# [Required task]
Reproduce the data exactly.

# [Collected data]
###

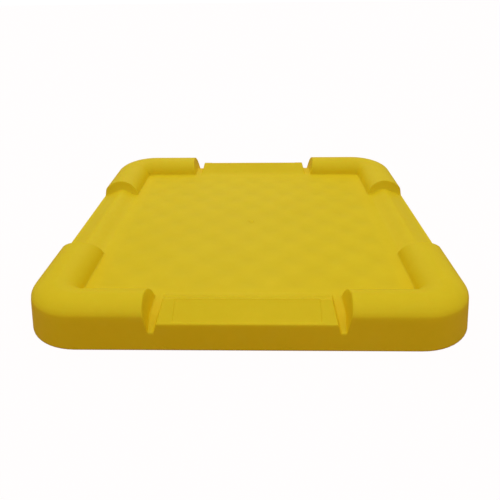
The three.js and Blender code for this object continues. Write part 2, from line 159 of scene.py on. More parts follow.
def plane_height(start, end, t, wall):
    """Height at t of the straight face through two points, moved inwards by wall."""
    slope = (end[1] - start[1]) / (end[0] - start[0])
    return start[1] + (t - start[0]) * slope - wall * math.hypot(1.0, slope)


def end_height(gap, draft, along, wall, inwards=1.0):
    """Height of a drafted end face: it climbs as it leaves the gap (or, with -1, as it enters it)."""
    run, tilt = math.tan(math.radians(draft)), math.cos(math.radians(draft))
    return DECK + (inwards * (np.abs(along) - gap) - wall / tilt) / run


print("bolster at its crest:", round(float(section_height(BOLSTER, 693.0, 0.0)), 2))

# %% [markdown]
# ## One height for the whole rim
#
# The front and back are bolster, channel, block, channel, bolster; the sides are bolster, saddle,
# bolster. `along` says how far a place is from the middle of its side, and `t` how far out it is. The
# skirt is a steep plane that cuts everything off at the outside.

# %% The rim's height
def end_rim(along, t, wall):
    """Front and back: the channels' floor, with the block and the bolsters standing on it."""
    floor = soft_min(DECK - wall, plane_height(*CHANNEL, t, wall), CHANNEL_ROOT)
    rise = plane_height(BLOCK[0], BLOCK[1], t, wall)
    slope = plane_height(BLOCK[1], BLOCK[2], t, wall)
    inside = ramp_step(PANEL_END + wall - np.abs(along), 0.0, PANEL_EDGE)
    inside = inside * ramp_step(t, PANEL_NEAR - wall / 2, PANEL_EDGE)
    inside = inside * ramp_step(-t, -PANEL_FAR, PANEL_EDGE)
    block = soft_min(rise, slope, BLOCK_RIDGE) - PANEL_DEEP * inside
    block = soft_min(block, end_height(BLOCK_END, BLOCK_DRAFT, along, wall, -1.0), BLOCK_EDGE)
    bolster = section_height(BOLSTER, t, wall)
    bolster = soft_min(bolster, end_height(END_GAP, END_DRAFT, along, wall), END_EDGE)
    return soft_max(soft_max(floor, block, RAIL_CREASE), bolster, BOLSTER_CREASE)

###

# [The response]
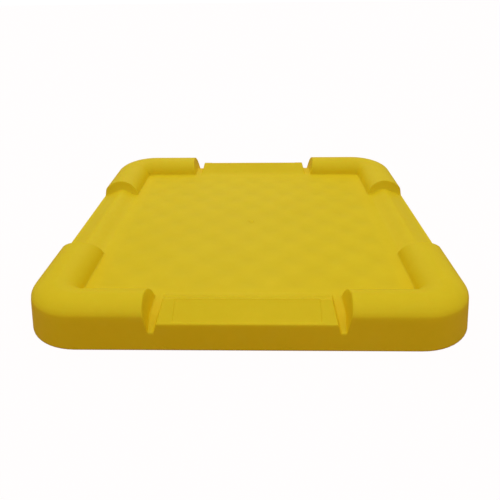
The three.js and Blender code for this object continues. Write part 2, from line 159 of scene.py on. More parts follow.
def plane_height(start, end, t, wall):
    """Height at t of the straight face through two points, moved inwards by wall."""
    slope = (end[1] - start[1]) / (end[0] - start[0])
    return start[1] + (t - start[0]) * slope - wall * math.hypot(1.0, slope)


def end_height(gap, draft, along, wall, inwards=1.0):
    """Height of a drafted end face: it climbs as it leaves the gap (or, with -1, as it enters it)."""
    run, tilt = math.tan(math.radians(draft)), math.cos(math.radians(draft))
    return DECK + (inwards * (np.abs(along) - gap) - wall / tilt) / run


print("bolster at its crest:", round(float(section_height(BOLSTER, 693.0, 0.0)), 2))

# %% [markdown]
# ## One height for the whole rim
#
# The front and back are bolster, channel, block, channel, bolster; the sides are bolster, saddle,
# bolster. `along` says how far a place is from the middle of its side, and `t` how far out it is. The
# skirt is a steep plane that cuts everything off at the outside.

# %% The rim's height
def end_rim(along, t, wall):
    """Front and back: the channels' floor, with the block and the bolsters standing on it."""
    floor = soft_min(DECK - wall, plane_height(*CHANNEL, t, wall), CHANNEL_ROOT)
    rise = plane_height(BLOCK[0], BLOCK[1], t, wall)
    slope = plane_height(BLOCK[1], BLOCK[2], t, wall)
    inside = ramp_step(PANEL_END + wall - np.abs(along), 0.0, PANEL_EDGE)
    inside = inside * ramp_step(t, PANEL_NEAR - wall / 2, PANEL_EDGE)
    inside = inside * ramp_step(-t, -PANEL_FAR, PANEL_EDGE)
    block = soft_min(rise, slope, BLOCK_RIDGE) - PANEL_DEEP * inside
    block = soft_min(block, end_height(BLOCK_END, BLOCK_DRAFT, along, wall, -1.0), BLOCK_EDGE)
    bolster = section_height(BOLSTER, t, wall)
    bolster = soft_min(bolster, end_height(END_GAP, END_DRAFT, along, wall), END_EDGE)
    return soft_max(soft_max(floor, block, RAIL_CREASE), bolster, BOLSTER_CREASE)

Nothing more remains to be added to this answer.